**Supplied entries:**
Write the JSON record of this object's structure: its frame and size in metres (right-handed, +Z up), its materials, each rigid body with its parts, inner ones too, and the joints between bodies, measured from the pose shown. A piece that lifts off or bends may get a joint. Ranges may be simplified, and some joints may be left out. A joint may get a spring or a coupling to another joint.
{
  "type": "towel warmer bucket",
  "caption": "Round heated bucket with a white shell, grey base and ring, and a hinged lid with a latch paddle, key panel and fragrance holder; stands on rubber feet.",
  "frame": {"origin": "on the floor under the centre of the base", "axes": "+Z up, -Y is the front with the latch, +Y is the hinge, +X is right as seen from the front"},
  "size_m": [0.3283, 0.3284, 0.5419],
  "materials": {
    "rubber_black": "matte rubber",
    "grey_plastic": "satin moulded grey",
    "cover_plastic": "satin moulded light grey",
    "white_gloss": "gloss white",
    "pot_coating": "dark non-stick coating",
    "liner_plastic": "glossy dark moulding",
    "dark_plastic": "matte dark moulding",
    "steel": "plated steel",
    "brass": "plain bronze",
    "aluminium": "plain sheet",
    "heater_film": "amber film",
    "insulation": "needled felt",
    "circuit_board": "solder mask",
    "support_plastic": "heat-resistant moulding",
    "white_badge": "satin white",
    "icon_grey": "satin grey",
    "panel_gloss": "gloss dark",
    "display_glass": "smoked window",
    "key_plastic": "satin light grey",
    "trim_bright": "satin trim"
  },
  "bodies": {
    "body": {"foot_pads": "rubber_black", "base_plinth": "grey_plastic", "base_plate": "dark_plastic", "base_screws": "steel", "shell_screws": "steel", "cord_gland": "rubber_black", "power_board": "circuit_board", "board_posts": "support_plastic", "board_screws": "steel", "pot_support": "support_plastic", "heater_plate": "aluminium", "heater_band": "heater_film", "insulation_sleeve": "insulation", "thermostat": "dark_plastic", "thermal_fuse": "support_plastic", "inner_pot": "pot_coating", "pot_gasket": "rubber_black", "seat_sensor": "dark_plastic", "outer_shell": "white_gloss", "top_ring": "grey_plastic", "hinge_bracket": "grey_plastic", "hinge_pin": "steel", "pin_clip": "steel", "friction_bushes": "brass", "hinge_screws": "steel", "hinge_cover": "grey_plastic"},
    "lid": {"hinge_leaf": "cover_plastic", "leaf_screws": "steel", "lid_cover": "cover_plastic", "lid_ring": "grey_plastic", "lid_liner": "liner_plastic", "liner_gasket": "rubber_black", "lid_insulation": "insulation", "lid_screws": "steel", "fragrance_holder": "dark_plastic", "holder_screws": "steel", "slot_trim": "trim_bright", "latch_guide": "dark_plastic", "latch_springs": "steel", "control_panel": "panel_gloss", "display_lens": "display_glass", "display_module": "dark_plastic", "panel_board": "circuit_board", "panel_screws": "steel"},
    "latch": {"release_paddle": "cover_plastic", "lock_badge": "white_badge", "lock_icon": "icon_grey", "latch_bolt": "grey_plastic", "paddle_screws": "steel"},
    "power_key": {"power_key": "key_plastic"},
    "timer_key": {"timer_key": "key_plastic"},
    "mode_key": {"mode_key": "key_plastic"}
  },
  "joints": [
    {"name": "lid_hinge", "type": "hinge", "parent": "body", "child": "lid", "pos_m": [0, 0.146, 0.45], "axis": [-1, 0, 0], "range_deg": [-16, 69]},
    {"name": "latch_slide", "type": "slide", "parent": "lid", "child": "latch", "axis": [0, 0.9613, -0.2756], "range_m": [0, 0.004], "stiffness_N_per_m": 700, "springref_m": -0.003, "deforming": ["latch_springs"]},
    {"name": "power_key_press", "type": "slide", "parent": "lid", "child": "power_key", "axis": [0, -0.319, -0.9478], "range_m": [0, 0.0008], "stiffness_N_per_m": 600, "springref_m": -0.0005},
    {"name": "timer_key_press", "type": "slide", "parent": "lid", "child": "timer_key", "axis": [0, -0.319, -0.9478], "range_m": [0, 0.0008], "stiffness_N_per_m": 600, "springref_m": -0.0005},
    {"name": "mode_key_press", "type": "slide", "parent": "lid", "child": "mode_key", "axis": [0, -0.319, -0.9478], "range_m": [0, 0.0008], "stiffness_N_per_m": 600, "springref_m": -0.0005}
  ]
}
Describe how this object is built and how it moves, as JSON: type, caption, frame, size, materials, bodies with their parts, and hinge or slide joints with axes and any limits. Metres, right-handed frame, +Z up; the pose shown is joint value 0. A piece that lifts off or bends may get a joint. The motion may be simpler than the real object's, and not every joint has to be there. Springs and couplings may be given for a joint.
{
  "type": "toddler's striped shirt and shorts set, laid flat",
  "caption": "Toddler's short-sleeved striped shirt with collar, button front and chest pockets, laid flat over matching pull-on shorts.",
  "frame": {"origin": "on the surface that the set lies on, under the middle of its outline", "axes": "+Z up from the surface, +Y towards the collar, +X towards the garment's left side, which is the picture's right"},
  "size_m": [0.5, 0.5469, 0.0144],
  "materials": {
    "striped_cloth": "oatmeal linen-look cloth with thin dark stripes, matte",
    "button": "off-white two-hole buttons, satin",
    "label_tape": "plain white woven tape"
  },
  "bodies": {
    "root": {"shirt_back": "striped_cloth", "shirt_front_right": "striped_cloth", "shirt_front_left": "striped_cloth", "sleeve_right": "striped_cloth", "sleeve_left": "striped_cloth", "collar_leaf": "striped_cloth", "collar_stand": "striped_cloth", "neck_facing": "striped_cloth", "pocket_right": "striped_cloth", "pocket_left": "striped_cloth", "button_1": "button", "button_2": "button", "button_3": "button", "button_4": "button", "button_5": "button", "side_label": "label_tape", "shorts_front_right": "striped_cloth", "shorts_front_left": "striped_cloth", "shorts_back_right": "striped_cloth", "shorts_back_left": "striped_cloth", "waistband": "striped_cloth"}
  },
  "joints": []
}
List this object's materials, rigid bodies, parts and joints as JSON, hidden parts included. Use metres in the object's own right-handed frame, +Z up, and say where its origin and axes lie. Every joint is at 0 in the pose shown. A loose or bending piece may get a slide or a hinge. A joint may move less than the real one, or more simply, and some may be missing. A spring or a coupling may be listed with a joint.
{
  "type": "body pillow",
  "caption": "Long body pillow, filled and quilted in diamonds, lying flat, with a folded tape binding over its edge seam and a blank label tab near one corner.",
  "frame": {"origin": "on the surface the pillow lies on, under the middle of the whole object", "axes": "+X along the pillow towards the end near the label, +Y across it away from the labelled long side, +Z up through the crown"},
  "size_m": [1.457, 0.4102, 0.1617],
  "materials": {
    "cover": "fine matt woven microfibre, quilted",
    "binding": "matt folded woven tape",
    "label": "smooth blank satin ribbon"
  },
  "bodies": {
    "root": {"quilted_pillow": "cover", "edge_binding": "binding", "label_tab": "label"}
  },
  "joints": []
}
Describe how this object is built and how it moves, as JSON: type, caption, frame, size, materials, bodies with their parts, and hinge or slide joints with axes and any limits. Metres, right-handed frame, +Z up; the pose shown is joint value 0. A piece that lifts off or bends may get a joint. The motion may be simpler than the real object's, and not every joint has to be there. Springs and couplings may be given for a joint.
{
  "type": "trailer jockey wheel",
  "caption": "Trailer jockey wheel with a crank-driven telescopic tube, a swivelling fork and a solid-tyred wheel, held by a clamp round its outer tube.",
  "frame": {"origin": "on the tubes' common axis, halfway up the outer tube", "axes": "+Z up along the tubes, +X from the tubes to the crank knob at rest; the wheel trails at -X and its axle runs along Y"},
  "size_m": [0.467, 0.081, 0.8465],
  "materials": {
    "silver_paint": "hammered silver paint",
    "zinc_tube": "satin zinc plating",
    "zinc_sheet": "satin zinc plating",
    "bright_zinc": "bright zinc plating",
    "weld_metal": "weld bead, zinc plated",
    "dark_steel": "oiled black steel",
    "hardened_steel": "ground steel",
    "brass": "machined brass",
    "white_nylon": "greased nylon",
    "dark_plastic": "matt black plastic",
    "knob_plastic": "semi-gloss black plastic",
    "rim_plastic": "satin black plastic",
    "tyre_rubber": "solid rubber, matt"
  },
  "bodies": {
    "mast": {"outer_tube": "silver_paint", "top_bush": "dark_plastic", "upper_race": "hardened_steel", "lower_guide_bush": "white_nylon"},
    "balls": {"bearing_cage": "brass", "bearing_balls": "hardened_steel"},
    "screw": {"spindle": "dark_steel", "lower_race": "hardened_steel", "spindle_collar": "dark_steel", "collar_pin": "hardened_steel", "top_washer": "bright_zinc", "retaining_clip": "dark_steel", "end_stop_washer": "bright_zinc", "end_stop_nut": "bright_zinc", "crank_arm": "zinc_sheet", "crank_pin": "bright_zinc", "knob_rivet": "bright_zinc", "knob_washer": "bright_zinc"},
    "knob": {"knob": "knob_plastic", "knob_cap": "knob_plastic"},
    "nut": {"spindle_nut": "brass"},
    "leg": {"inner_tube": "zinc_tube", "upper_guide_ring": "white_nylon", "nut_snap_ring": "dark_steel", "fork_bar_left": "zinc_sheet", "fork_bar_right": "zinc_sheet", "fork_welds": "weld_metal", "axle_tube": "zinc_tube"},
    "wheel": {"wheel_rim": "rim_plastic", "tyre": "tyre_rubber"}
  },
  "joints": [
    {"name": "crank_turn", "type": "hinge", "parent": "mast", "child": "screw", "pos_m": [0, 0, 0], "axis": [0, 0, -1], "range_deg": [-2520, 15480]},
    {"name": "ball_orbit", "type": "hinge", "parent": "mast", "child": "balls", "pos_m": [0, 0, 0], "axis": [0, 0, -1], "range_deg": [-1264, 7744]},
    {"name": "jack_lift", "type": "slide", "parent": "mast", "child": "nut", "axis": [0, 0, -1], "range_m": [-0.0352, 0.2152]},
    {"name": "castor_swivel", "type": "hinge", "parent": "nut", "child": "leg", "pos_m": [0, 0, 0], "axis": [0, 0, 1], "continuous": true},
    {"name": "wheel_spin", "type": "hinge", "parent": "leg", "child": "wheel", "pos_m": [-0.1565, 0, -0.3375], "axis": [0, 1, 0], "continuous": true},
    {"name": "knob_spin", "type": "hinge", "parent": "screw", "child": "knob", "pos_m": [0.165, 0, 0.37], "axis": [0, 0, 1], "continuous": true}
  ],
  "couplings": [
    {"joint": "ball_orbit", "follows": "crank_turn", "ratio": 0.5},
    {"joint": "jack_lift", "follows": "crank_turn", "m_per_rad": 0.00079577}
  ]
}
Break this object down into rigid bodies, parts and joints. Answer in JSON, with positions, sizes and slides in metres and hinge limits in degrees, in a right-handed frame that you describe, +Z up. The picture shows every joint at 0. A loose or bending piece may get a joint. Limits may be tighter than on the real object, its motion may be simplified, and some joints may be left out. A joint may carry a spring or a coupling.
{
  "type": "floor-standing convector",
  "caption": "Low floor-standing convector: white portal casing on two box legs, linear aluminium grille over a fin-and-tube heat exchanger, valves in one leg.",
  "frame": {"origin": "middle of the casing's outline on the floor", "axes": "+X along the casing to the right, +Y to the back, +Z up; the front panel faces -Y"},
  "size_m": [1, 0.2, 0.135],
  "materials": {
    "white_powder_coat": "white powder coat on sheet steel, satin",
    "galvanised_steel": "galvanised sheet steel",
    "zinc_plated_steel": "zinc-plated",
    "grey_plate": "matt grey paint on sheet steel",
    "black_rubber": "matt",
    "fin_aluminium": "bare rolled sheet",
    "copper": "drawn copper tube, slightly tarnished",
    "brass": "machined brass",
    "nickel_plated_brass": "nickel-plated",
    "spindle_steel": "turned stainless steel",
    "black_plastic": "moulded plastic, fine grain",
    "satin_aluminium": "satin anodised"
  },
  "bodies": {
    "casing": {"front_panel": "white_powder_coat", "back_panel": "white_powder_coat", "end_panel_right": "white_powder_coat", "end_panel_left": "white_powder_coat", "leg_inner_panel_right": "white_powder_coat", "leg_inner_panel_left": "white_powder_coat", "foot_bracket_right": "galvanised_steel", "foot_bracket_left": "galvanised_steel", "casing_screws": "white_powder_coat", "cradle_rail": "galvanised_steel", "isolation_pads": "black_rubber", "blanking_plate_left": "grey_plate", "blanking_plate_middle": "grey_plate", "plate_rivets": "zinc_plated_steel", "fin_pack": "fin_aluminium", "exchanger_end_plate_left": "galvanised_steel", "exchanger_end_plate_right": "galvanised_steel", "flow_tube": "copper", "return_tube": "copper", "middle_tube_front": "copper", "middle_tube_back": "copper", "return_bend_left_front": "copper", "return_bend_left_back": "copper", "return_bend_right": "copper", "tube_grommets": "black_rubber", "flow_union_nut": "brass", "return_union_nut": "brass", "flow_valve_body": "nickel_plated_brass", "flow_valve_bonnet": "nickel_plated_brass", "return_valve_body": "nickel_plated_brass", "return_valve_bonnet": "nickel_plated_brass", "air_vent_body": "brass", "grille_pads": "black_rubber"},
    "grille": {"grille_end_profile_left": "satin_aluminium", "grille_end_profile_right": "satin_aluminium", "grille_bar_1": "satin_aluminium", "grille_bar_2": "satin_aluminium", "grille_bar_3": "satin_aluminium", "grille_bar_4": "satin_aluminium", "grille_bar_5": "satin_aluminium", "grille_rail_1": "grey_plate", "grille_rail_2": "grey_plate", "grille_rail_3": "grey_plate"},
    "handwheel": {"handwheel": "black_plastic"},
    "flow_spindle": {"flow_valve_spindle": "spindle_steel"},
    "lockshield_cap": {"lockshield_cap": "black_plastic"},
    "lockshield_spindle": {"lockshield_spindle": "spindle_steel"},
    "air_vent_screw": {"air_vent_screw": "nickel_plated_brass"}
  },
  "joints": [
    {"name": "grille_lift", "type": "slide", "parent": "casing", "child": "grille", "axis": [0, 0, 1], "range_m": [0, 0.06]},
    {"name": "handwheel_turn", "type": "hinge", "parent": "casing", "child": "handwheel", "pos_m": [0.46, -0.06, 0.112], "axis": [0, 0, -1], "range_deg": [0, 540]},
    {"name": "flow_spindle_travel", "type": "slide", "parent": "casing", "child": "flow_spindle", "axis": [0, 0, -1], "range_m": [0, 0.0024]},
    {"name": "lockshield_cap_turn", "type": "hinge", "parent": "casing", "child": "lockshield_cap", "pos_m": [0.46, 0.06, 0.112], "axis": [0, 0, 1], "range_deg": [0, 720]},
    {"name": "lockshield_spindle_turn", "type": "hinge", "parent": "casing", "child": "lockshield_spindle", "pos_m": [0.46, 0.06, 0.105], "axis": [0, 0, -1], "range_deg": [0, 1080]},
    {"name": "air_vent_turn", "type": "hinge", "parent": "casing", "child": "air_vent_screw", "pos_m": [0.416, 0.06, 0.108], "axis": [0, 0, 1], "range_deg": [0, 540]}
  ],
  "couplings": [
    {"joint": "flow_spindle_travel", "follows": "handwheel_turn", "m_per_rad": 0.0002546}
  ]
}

**Aim:**
Track down every line with the word "bending" and copy it.

**Solution to this exercise:**
List this object's materials, rigid bodies, parts and joints as JSON, hidden parts included. Use metres in the object's own right-handed frame, +Z up, and say where its origin and axes lie. Every joint is at 0 in the pose shown. A loose or bending piece may get a slide or a hinge. A joint may move less than the real one, or more simply, and some may be missing. A spring or a coupling may be listed with a joint.
Break this object down into rigid bodies, parts and joints. Answer in JSON, with positions, sizes and slides in metres and hinge limits in degrees, in a right-handed frame that you describe, +Z up. The picture shows every joint at 0. A loose or bending piece may get a joint. Limits may be tighter than on the real object, its motion may be simplified, and some joints may be left out. A joint may carry a spring or a coupling.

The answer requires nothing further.